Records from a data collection
+-------+

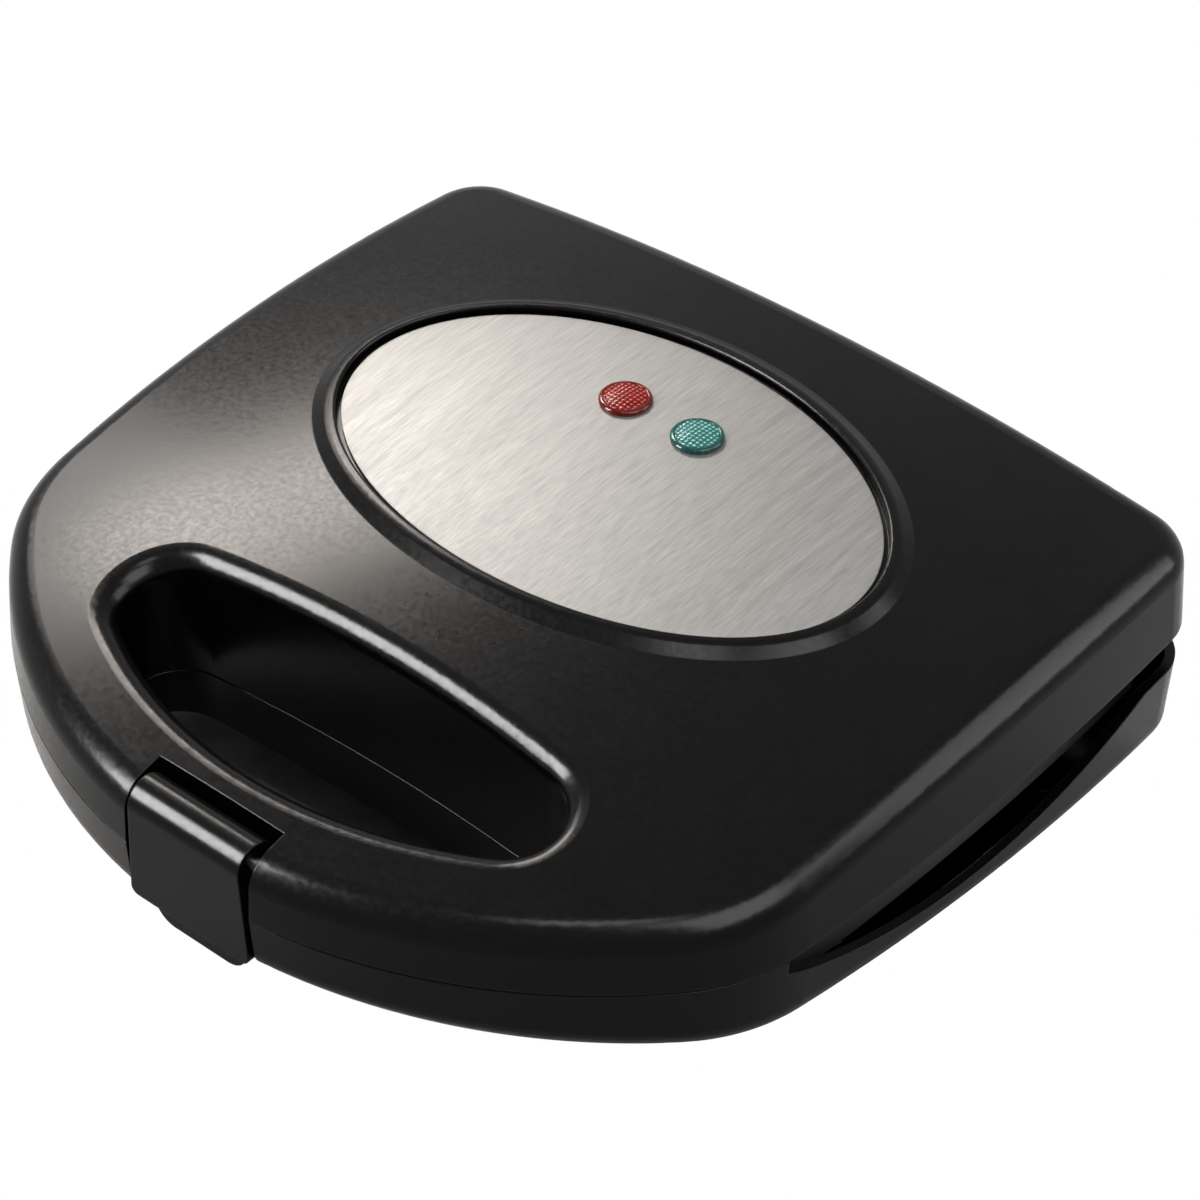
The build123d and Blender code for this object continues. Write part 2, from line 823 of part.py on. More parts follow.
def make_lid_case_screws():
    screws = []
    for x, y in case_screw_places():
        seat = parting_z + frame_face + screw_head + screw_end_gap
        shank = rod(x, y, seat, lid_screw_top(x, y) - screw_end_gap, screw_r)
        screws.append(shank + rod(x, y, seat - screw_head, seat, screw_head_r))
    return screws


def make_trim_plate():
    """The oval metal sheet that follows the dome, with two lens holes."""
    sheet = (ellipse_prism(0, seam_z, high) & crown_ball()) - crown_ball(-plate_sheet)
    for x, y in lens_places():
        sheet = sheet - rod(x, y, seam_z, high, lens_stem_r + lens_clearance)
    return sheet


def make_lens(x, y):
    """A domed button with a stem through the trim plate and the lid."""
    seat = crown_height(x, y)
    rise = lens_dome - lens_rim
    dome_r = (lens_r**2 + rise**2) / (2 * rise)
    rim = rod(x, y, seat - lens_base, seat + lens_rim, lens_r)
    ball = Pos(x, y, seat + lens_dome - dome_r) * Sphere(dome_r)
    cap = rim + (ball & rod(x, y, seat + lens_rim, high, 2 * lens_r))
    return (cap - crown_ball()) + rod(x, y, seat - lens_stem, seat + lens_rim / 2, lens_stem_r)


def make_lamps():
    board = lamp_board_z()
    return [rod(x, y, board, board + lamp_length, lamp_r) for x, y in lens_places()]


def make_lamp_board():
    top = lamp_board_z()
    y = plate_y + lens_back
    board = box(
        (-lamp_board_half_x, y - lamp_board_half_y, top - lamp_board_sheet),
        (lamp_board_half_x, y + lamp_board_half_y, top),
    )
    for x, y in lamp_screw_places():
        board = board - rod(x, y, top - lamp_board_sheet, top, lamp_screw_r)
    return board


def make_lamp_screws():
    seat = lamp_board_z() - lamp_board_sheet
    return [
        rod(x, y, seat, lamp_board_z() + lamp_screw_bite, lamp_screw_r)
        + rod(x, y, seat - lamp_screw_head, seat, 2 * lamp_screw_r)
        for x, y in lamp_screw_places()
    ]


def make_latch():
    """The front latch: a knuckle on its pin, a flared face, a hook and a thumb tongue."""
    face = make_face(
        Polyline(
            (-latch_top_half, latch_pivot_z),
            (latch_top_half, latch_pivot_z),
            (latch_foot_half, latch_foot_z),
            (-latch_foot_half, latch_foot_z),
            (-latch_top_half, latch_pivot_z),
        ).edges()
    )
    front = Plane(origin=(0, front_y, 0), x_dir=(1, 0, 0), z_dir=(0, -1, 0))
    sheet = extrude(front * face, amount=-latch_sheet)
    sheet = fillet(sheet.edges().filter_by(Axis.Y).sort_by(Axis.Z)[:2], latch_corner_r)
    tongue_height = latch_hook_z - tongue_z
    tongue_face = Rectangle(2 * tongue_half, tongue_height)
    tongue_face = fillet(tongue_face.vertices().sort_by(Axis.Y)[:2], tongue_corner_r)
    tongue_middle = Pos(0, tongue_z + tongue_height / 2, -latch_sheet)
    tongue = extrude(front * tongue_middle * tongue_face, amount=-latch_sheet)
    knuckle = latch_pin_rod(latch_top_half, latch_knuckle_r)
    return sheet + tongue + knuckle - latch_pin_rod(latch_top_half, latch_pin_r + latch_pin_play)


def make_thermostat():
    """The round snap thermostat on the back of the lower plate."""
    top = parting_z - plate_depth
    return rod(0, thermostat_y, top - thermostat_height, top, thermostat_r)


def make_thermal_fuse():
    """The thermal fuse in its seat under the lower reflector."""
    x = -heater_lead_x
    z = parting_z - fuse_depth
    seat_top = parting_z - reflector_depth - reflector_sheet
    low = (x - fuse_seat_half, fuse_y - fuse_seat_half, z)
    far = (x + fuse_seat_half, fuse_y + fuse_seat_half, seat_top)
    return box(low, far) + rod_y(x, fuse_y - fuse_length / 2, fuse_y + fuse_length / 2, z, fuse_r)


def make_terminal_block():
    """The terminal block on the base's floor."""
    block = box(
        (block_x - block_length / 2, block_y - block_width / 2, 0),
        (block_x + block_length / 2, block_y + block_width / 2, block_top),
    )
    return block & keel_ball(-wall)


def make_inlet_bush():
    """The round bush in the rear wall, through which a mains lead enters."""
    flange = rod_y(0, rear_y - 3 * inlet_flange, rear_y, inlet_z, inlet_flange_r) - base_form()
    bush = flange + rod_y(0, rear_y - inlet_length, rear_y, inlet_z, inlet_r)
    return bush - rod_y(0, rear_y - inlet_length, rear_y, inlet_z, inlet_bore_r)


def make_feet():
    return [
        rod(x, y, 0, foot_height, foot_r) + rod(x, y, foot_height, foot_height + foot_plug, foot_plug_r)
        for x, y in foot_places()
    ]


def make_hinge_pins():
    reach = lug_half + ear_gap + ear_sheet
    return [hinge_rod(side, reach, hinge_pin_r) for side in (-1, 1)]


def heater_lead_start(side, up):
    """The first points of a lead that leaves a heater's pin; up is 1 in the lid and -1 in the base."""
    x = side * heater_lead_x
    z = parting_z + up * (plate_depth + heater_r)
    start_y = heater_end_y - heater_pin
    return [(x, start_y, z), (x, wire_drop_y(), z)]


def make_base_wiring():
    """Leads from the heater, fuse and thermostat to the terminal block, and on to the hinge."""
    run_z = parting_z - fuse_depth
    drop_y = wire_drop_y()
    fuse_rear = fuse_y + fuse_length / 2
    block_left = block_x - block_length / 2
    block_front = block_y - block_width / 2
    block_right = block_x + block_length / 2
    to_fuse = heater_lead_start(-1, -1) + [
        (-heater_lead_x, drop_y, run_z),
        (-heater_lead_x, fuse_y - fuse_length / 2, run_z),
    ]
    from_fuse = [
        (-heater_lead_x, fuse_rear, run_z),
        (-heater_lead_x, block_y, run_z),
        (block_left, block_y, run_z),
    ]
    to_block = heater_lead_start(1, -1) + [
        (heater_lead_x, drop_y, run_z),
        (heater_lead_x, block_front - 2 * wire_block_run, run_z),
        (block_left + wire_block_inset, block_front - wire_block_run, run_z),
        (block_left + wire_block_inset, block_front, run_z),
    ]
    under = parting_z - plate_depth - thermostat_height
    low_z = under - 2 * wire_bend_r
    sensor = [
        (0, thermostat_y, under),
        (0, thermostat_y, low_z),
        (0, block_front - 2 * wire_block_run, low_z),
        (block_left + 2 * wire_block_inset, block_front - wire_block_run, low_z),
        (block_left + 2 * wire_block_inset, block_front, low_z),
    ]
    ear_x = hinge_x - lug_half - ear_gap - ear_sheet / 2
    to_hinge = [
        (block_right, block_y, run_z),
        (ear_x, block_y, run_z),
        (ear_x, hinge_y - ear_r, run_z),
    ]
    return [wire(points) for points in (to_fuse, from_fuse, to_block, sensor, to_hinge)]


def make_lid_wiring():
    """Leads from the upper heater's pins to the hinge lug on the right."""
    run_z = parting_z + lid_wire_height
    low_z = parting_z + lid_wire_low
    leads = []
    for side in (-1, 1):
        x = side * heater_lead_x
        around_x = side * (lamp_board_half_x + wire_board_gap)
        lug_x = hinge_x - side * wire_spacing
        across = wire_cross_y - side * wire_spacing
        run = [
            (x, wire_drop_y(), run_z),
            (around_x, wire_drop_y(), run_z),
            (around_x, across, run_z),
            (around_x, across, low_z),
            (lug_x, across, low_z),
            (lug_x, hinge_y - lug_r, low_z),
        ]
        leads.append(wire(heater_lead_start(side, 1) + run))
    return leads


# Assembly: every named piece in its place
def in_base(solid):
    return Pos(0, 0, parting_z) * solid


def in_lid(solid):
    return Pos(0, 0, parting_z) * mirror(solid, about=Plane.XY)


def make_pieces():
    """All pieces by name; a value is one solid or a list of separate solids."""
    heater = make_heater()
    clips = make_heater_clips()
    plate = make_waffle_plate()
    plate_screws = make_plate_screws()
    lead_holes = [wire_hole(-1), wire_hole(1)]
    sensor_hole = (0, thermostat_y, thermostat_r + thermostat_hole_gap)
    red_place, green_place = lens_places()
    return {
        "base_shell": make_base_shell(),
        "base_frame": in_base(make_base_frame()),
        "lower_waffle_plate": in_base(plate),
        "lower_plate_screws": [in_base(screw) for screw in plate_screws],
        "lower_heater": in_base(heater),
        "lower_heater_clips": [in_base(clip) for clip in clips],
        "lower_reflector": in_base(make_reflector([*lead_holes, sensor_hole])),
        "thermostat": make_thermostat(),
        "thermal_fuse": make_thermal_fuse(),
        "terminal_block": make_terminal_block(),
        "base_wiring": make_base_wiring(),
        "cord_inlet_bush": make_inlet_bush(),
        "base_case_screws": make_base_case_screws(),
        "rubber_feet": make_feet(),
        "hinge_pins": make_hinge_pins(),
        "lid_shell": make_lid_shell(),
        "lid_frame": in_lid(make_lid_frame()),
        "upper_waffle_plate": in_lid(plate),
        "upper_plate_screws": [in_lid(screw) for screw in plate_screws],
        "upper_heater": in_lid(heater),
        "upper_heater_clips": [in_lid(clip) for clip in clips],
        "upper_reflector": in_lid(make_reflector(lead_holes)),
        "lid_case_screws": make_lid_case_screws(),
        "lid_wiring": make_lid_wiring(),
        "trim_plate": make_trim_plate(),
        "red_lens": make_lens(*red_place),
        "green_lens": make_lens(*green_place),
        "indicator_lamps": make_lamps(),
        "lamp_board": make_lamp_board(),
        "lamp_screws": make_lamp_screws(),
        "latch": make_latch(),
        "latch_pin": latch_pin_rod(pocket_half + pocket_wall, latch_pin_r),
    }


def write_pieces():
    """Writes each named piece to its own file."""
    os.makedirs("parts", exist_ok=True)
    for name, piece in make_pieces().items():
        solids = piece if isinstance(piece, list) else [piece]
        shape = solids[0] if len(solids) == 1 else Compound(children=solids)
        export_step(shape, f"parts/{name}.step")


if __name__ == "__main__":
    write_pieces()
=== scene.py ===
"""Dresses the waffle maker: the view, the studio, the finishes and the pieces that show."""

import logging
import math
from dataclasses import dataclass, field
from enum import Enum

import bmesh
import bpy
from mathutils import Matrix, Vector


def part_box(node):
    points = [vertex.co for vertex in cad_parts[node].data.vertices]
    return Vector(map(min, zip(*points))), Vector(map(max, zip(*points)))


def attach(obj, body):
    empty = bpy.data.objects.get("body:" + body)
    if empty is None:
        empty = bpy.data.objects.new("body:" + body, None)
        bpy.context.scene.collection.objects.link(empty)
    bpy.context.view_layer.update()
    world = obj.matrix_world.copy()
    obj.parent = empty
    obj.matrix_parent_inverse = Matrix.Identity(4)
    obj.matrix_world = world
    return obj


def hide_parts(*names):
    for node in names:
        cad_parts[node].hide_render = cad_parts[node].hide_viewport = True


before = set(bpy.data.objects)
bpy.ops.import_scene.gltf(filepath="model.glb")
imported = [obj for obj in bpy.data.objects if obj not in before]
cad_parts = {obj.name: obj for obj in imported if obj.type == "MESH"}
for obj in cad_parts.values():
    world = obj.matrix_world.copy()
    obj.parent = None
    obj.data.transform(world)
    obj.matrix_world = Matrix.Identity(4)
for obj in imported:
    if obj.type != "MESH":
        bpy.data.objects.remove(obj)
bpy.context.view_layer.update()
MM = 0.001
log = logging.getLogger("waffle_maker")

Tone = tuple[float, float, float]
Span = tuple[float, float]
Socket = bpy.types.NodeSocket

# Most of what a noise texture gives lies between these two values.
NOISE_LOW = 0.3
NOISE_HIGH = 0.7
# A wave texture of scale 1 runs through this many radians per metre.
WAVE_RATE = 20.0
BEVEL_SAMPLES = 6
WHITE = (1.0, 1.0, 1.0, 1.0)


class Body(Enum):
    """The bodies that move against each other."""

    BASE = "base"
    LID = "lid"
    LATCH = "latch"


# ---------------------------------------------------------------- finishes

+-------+

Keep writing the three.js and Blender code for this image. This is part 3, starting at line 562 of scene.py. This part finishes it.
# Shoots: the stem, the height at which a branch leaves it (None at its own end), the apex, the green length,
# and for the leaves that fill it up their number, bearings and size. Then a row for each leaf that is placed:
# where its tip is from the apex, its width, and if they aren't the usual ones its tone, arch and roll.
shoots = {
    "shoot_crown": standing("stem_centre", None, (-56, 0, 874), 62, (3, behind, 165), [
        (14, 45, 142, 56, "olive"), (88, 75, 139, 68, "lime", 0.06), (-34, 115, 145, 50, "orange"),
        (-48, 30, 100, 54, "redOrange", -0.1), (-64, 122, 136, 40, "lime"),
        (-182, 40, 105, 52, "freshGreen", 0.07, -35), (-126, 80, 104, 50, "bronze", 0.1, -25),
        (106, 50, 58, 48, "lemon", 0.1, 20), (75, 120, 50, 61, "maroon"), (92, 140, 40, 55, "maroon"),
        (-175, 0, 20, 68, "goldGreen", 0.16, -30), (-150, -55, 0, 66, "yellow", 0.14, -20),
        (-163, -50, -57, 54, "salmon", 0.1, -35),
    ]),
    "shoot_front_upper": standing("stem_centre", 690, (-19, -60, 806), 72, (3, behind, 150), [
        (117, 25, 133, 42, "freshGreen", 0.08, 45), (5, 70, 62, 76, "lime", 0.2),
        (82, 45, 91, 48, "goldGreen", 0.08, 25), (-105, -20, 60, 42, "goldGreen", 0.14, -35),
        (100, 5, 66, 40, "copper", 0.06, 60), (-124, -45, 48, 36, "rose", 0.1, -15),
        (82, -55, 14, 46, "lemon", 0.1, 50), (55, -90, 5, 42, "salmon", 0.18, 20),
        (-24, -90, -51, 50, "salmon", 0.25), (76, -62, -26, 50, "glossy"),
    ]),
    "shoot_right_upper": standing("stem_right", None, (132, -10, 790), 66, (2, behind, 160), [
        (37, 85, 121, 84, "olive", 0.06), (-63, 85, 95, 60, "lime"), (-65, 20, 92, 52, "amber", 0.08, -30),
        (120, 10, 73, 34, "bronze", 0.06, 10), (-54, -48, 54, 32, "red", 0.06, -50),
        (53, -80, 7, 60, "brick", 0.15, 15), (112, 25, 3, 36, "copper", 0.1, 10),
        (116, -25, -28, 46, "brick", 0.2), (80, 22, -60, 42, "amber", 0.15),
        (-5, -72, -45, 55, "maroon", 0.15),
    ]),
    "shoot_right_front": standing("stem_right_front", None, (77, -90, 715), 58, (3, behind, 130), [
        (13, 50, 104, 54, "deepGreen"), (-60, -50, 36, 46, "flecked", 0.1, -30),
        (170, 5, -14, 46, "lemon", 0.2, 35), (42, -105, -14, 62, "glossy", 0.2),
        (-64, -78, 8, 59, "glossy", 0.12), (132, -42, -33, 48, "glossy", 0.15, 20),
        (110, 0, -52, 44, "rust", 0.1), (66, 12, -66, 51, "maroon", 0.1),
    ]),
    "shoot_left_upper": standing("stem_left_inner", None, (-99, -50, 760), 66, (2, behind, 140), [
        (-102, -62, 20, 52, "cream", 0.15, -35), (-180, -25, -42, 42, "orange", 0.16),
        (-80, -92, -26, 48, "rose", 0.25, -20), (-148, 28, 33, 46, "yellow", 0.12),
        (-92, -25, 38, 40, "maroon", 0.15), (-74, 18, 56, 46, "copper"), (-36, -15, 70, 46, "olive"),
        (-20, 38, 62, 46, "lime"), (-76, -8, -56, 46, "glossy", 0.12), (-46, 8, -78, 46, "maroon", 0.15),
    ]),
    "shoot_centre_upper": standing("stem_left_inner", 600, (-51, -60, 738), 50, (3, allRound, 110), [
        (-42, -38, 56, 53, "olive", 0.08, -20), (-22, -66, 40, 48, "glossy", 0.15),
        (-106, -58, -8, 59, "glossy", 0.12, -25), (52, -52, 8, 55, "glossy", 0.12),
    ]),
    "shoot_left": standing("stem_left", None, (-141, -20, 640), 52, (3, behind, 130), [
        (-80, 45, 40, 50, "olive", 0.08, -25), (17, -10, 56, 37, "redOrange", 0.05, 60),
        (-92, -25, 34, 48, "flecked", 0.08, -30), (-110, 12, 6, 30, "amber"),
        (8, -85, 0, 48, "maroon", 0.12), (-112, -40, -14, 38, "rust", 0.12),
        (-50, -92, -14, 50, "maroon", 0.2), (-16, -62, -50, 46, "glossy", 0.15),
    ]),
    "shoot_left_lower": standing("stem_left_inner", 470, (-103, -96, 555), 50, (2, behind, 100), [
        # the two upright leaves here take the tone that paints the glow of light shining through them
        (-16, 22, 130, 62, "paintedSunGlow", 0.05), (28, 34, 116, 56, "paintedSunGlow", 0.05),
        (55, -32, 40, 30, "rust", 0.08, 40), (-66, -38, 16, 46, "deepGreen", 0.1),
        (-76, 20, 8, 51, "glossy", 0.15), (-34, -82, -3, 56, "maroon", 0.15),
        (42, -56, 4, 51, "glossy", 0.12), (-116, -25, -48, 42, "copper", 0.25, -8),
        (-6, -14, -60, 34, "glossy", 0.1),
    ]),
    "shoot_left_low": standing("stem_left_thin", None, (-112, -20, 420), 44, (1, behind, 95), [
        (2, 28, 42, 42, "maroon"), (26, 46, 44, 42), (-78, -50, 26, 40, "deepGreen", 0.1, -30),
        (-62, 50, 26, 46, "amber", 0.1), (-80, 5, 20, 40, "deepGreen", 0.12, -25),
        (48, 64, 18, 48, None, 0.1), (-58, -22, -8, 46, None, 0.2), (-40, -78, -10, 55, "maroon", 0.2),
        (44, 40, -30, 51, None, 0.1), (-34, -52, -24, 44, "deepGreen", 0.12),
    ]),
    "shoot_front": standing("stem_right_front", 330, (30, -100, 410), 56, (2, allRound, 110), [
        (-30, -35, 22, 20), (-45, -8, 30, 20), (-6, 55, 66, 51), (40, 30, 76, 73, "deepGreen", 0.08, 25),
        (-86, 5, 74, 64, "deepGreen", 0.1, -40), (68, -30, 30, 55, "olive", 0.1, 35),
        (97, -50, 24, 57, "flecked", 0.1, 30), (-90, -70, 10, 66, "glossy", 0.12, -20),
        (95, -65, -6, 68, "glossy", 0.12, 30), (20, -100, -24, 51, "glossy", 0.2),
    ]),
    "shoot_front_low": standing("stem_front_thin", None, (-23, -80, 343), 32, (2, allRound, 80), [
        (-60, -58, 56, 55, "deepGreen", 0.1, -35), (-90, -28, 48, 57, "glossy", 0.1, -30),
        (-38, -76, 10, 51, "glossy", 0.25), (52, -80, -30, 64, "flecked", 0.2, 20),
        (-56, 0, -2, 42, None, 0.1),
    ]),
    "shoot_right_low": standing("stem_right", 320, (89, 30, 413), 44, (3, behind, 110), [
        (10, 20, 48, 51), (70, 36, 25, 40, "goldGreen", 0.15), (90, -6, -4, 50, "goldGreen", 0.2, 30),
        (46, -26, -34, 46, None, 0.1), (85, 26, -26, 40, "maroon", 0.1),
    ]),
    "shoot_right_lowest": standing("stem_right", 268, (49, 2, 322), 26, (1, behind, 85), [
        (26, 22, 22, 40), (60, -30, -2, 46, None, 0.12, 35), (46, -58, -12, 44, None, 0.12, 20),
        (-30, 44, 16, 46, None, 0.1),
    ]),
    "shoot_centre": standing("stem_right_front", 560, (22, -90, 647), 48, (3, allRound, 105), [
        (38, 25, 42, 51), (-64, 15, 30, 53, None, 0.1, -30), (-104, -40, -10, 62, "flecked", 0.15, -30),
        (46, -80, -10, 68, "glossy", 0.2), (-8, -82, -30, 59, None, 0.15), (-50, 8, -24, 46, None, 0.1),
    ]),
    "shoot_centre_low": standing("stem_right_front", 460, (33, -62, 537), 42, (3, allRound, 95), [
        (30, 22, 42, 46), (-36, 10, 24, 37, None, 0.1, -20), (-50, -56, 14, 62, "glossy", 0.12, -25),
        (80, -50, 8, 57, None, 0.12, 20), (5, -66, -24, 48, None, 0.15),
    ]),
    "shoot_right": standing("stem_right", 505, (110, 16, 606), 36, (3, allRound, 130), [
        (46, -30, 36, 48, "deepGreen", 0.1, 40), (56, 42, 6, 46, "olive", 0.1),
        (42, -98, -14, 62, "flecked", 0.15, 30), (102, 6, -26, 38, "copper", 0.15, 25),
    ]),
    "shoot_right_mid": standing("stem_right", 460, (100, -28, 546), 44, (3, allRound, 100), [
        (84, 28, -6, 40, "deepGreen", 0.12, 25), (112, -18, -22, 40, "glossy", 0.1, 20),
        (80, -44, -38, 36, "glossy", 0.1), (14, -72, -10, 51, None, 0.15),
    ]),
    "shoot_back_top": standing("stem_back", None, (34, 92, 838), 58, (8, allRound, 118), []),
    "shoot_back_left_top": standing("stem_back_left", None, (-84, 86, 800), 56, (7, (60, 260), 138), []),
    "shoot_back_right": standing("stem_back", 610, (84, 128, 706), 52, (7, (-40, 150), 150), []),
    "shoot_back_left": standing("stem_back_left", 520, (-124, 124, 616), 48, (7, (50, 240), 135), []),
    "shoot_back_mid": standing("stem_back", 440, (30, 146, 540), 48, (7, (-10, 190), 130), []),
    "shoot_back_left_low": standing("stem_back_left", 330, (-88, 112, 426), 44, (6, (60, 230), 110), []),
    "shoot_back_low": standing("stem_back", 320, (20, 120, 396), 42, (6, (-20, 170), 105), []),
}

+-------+

__WORK TO BE COMPLETED__
Quote the data above from the line containing "for name, piece" to the line containing "bpy.data.objects.remove(obj)", inclusive, and stop.

__SOLUTION FOR THIS TASK__
    for name, piece in make_pieces().items():
        solids = piece if isinstance(piece, list) else [piece]
        shape = solids[0] if len(solids) == 1 else Compound(children=solids)
        export_step(shape, f"parts/{name}.step")


if __name__ == "__main__":
    write_pieces()
=== scene.py ===
"""Dresses the waffle maker: the view, the studio, the finishes and the pieces that show."""

import logging
import math
from dataclasses import dataclass, field
from enum import Enum

import bmesh
import bpy
from mathutils import Matrix, Vector


def part_box(node):
    points = [vertex.co for vertex in cad_parts[node].data.vertices]
    return Vector(map(min, zip(*points))), Vector(map(max, zip(*points)))


def attach(obj, body):
    empty = bpy.data.objects.get("body:" + body)
    if empty is None:
        empty = bpy.data.objects.new("body:" + body, None)
        bpy.context.scene.collection.objects.link(empty)
    bpy.context.view_layer.update()
    world = obj.matrix_world.copy()
    obj.parent = empty
    obj.matrix_parent_inverse = Matrix.Identity(4)
    obj.matrix_world = world
    return obj


def hide_parts(*names):
    for node in names:
        cad_parts[node].hide_render = cad_parts[node].hide_viewport = True


before = set(bpy.data.objects)
bpy.ops.import_scene.gltf(filepath="model.glb")
imported = [obj for obj in bpy.data.objects if obj not in before]
cad_parts = {obj.name: obj for obj in imported if obj.type == "MESH"}
for obj in cad_parts.values():
    world = obj.matrix_world.copy()
    obj.parent = None
    obj.data.transform(world)
    obj.matrix_world = Matrix.Identity(4)
for obj in imported:
    if obj.type != "MESH":
        bpy.data.objects.remove(obj)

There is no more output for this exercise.